A Title Much Cooler Than Anything on the Old Site
My memory is foggy from my 1e days in the 80s. I've been playing 5e since it came out and it really only matter in my first, homebrew campaign. My sense is that most players of 5e are playing WotC or third-party adventures that maybe take them to Tier 3 at most--and the amount of in-game time to get to Tier 3 is pretty crazy short if you try to take is seriously.

In my first campaign, though, it mattered. We did milestone leveling. I created my own world and then for each adventure the group would start at the next level. One adventure would last one or two sessions, three at the most (sessions were 8 hours long). The conceit of the campaign was that a period of time passed between adventures (...once again, you are called together...). So the characters did significantly age through the campaign.

But there really are no mechanical reprecussions in 5e for aging. So it was all just flavor. And the period of time still spanned a "humans" span of productive adult years. So, it really had no meaning to the dwarves in the party. Where it really mattered was with NPCs as the campaign was in a world where elves were all killed and driven away but some important, very old elves, could be found hidden away in forgotten places and we a major part of the story arc.

When I ran Curse of Strahd, it mattered not at all.

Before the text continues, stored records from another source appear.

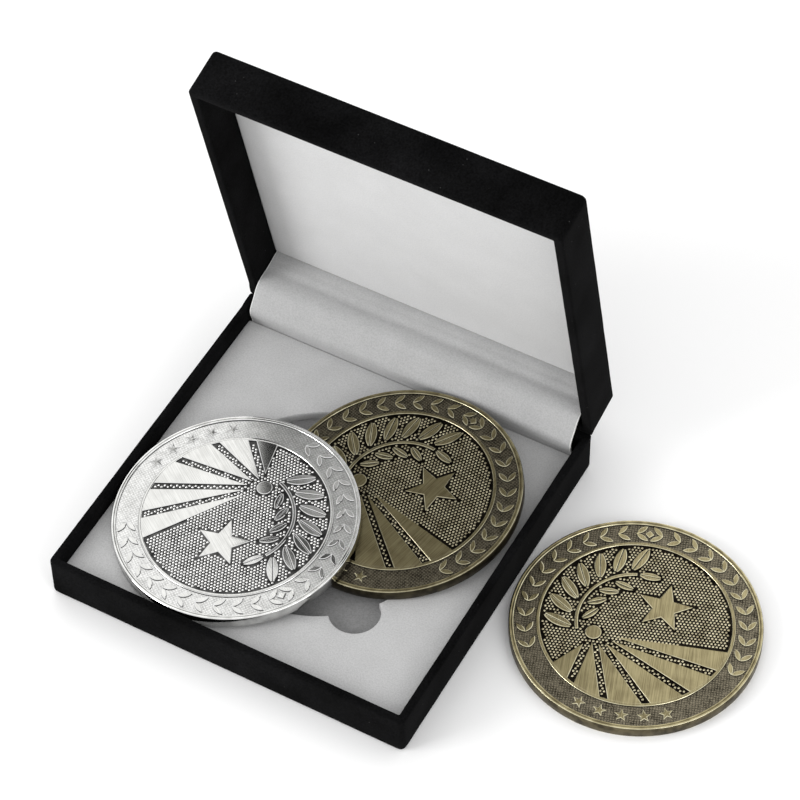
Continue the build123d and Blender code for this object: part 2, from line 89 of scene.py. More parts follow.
def arc(first: Flat, middle: Flat, last: Flat, steps: int) -> list[Flat]:
    """Points on the circle through three points.

    Args:
        first: where the arc starts.
        middle: a point it passes through.
        last: where it ends.
        steps: how many equal parts it is divided into.

    Returns:
        steps + 1 points, both ends included.
    """
    (ax, ay), (bx, by), (cx, cy) = first, middle, last
    d = 2 * (ax * (by - cy) + bx * (cy - ay) + cx * (ay - by))
    if abs(d) < 1e-9:
        return [(ax + (cx - ax) * k / steps, ay + (cy - ay) * k / steps) for k in range(steps + 1)]
    a2, b2, c2 = ax * ax + ay * ay, bx * bx + by * by, cx * cx + cy * cy
    ux = (a2 * (by - cy) + b2 * (cy - ay) + c2 * (ay - by)) / d
    uy = (a2 * (cx - bx) + b2 * (ax - cx) + c2 * (bx - ax)) / d
    radius = math.hypot(ax - ux, ay - uy)
    start, mid, end = (math.atan2(y - uy, x - ux) for x, y in (first, middle, last))
    sweep = (end - start) % math.tau
    if (mid - start) % math.tau > sweep:
        sweep -= math.tau
    return [
        (ux + radius * math.cos(start + sweep * k / steps), uy + radius * math.sin(start + sweep * k / steps))
        for k in range(steps + 1)
    ]


def area_of(outline: list[Flat]) -> float:
    """Signed area of a closed outline, positive when it runs anticlockwise."""
    pairs = zip(outline, outline[1:] + outline[:1])
    return sum(a[0] * b[1] - b[0] * a[1] for a, b in pairs) / 2


def inset(outline: list[Flat], depth: float, longest: float = 2.2) -> list[Flat]:
    """A closed anticlockwise outline moved inward, with its corners mitred.

    Args:
        outline: the points, in order.
        depth: how far in, or out when it is negative.
        longest: the most that a mitre may reach, as a multiple of depth.

    Returns:
        As many points as came in.
    """
    moved = []
    count = len(outline)
    for k in range(count):
        before, here, after = outline[k - 1], outline[k], outline[(k + 1) % count]
        ways = []
        for p, q in ((before, here), (here, after)):
            dx, dy = q[0] - p[0], q[1] - p[1]
            length = math.hypot(dx, dy) or 1.0
            ways.append((-dy / length, dx / length))
        (ax, ay), (bx, by) = ways
        scale = min(1 / max(1 + ax * bx + ay * by, 1e-6), longest / max(math.hypot(ax + bx, ay + by), 1e-6))
        moved.append((here[0] + (ax + bx) * scale * depth, here[1] + (ay + by) * scale * depth))
    return moved


def inside(point: Flat, outline: list[Flat]) -> bool:
    """Whether a point lies in a closed outline.

    Args:
        point: the point.
        outline: the outline's points, in order.

    Returns:
        True if it does.
    """
    x, y = point
    found = False
    for (ax, ay), (bx, by) in zip(outline, outline[1:] + outline[:1]):
        if (ay > y) != (by > y) and x < (bx - ax) * (y - ay) / (by - ay) + ax:
            found = not found
    return found


def placed(outline: list[Flat], place: Matrix) -> list[Flat]:
    """A flat outline moved by a matrix that keeps it flat."""
    return [tuple((place @ Vector((x, y, 0)))[:2]) for x, y in outline]


def at(x: float, y: float, degrees: float = 0.0) -> Matrix:
    """A move and a turn in the plane."""
    return Matrix.Translation((x, y, 0)) @ Matrix.Rotation(math.radians(degrees), 4, "Z")


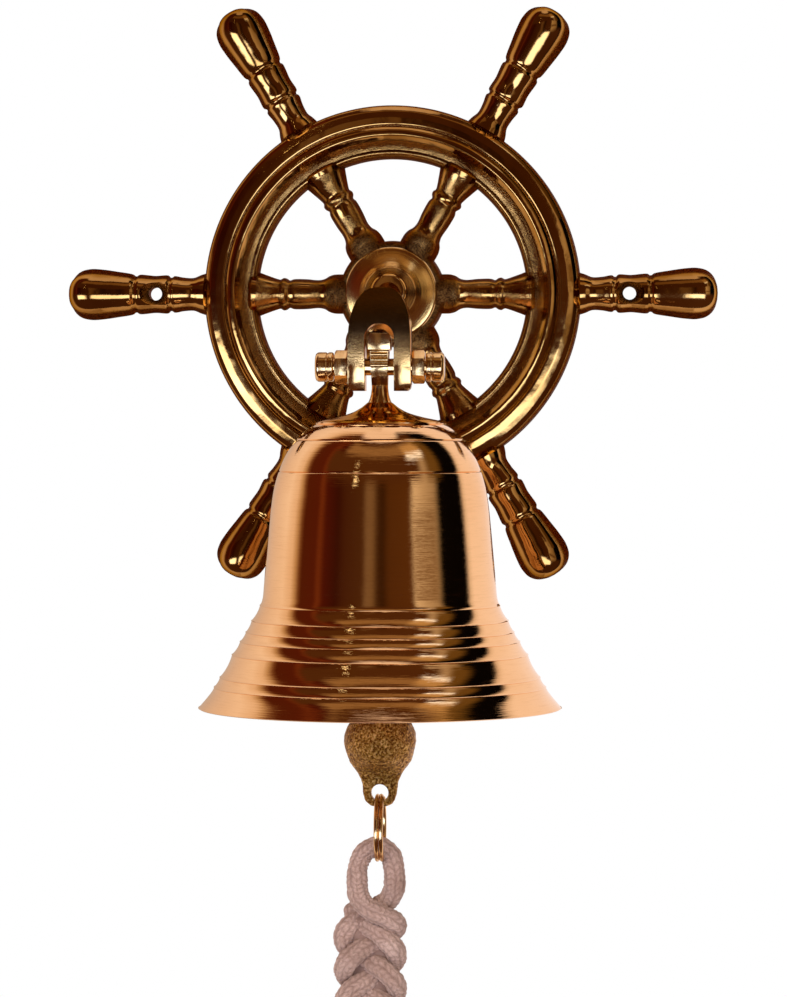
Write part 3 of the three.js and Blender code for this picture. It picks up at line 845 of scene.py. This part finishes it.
# ---- pivot hardware ----
def hex_nut(name, node):
    low, high = millimetres(node)
    corners = arc((AXIS_Y, PIVOT_Z), (5, 5), 30, 330, 5)
    nut = prism(name, corners, lambda u, v, w: (w, u, v), low[0], high[0])
    domed = rounded([(0, low[0]), (4.4, low[0]), (5.1, low[0] + 0.5), (5.1, high[0] - 0.5),
                     (4.4, high[0]), (0, high[0])], 0.2, 3)
    combine(nut, "INTERSECT", turned("dome", domed, about_stud_axis, 96))
    combine(nut, "DIFFERENCE", stud_hole(low[0] - 1, high[0] + 1, 48))
    bevelled(nut, 0.14)
    finished(nut, FITTING_BRASS, "wheel", [node], 25)


def cap_nut(name, side, node):
    """A round end nut; side is 1 where it faces +X and -1 where it faces -X."""
    low, high = millimetres(node)
    near, far = (low[0], high[0]) if side > 0 else (high[0], low[0])
    profile = [(0, near), (4.0, near), (4.4, near + 0.4 * side), (4.4, near + 1.5 * side),
               (4.15, near + 1.7 * side), (4.15, near + 2.0 * side), (4.4, near + 2.2 * side),
               (4.4, far - 0.9 * side), (3.9, far - 0.2 * side), (3.2, far), (0, far)]
    cap = turned(name, rounded(profile, 0.3), about_stud_axis, 128)
    finished(cap, FITTING_BRASS, "wheel", [node], 25)


for side_name, side_sign in (("left", -1), ("right", 1)):
    hex_nut("lock_nut_" + side_name, "hex_nut_" + side_name)
    cap_nut("end_nut_" + side_name, side_sign, "cap_nut_" + side_name)


# ---- bell: its lines are [radius, z] ----
FLARE_BANDS = [  # the creases between the turned bands, down to the lip
    (35.8, -94.6), (38.3, -99.1), (40.0, -102.5), (41.7, -105.3), (44.1, -109.2), (47.7, -115.9),
    (49.4, -118.8), (BELL_HIGH[0], MOUTH_Z),
]
BODY_LINE = [
    (19.0, -40.9), (20.6, -41.7), (22.6, -43.2), (24.8, -45.4), (26.7, -47.9), (28.4, -50.9), (30.0, -54.8),
    (31.3, -59.2), (32.2, -64.5), (32.9, -71), (33.5, -77.5), (34.1, -84), (34.5, -89), (34.8, -92.2),
    (35.3, -94.0), (35.8, -94.6),
]
CROWN_LINE = [
    (19.0, -40.2), (17.2, -39.7), (12.5, -38.7), (8.2, -37.4), (5.6, -36.0), (4.2, -34.9), (3.5, -34.4),
    (2.3, -34.4),
]
INSIDE_LINE = [
    (2.3, -44.4), (13, -44.4), (18.4, -46), (23.4, -50), (27, -56), (29.3, -64.5), (30.4, -76), (31.2, -86),
    (32, -91.5), (33.6, -96.5), (36.8, -102.5), (40.4, -108.5), (44.6, -115), (49, -121),
]
SHOULDER_GROOVES = [-45.5, -54.9]
GROOVE_DEPTH = 0.32
GROOVE_HALF_WIDTH = 0.17
BAND_TILTS = (12, 15, 18, 21, 25, 29, 33)
LIP_TILTS = (18, 26, 31, 33, 34, 34.5, 34.5, 34.5)
LEDGE = 0.28  # how far a band stands back from the crease below it


def turned_band(start, end, tilts):
    """A band between two creases whose outward tilt in degrees runs through tilts, scaled to meet the end."""
    t = np.linspace(0, 1, 30)
    tilt = np.interp(t, np.linspace(0, 1, len(tilts)), tilts)
    tilt = np.convolve(np.pad(tilt, 2, "edge"), np.ones(5) / 5, "valid")
    growth = np.concatenate([[0], np.cumsum(np.tan(np.radians(0.5 * (tilt[1:] + tilt[:-1]))))])
    growth *= (end[0] - start[0]) / growth[-1]
    return np.stack([start[0] + growth, start[1] + (end[1] - start[1]) * t], axis=1)


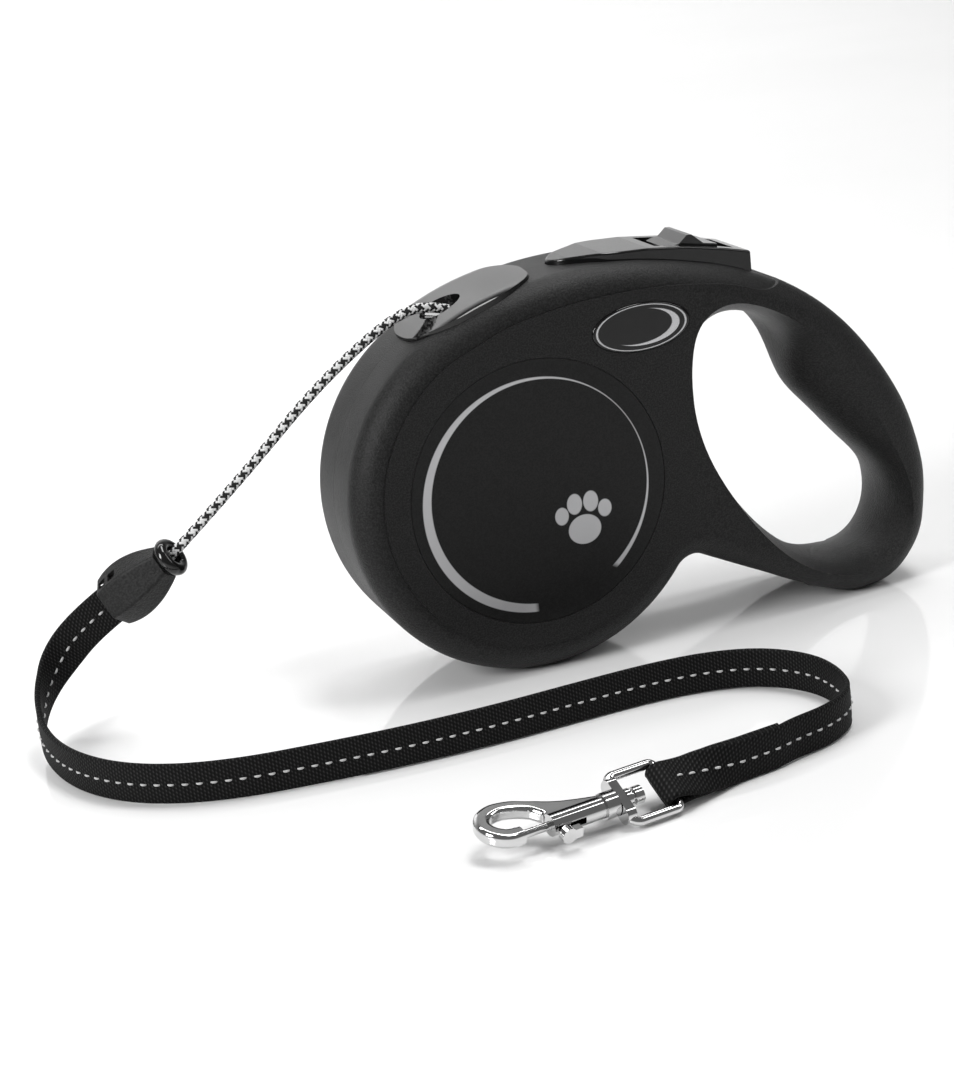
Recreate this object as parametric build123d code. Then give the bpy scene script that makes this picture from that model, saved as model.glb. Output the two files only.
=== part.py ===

In my current campaign, only like 5 years or so have passed in over 3 years of real play. It only matters in terms of various aging affects that certain monsters and magic items can cause. I.e., much more deadly to the humans. Which is why, we have only a single human and a single halfling in a group of 12 PCs (all players have backup characters at their stronghold, in case their main one dies). Yet, darkvision is more of a factor than age in race selection.
 

Shiroiken

Legend
I have seen it matter back in AD&D, when several spells were offset by aging effects. The most notable one was a human fighter who was regularly targeted with Haste, but then got mauled by some Ghosts. Since I usually played Elves, I've never had a character "age out," but I've had a few come close.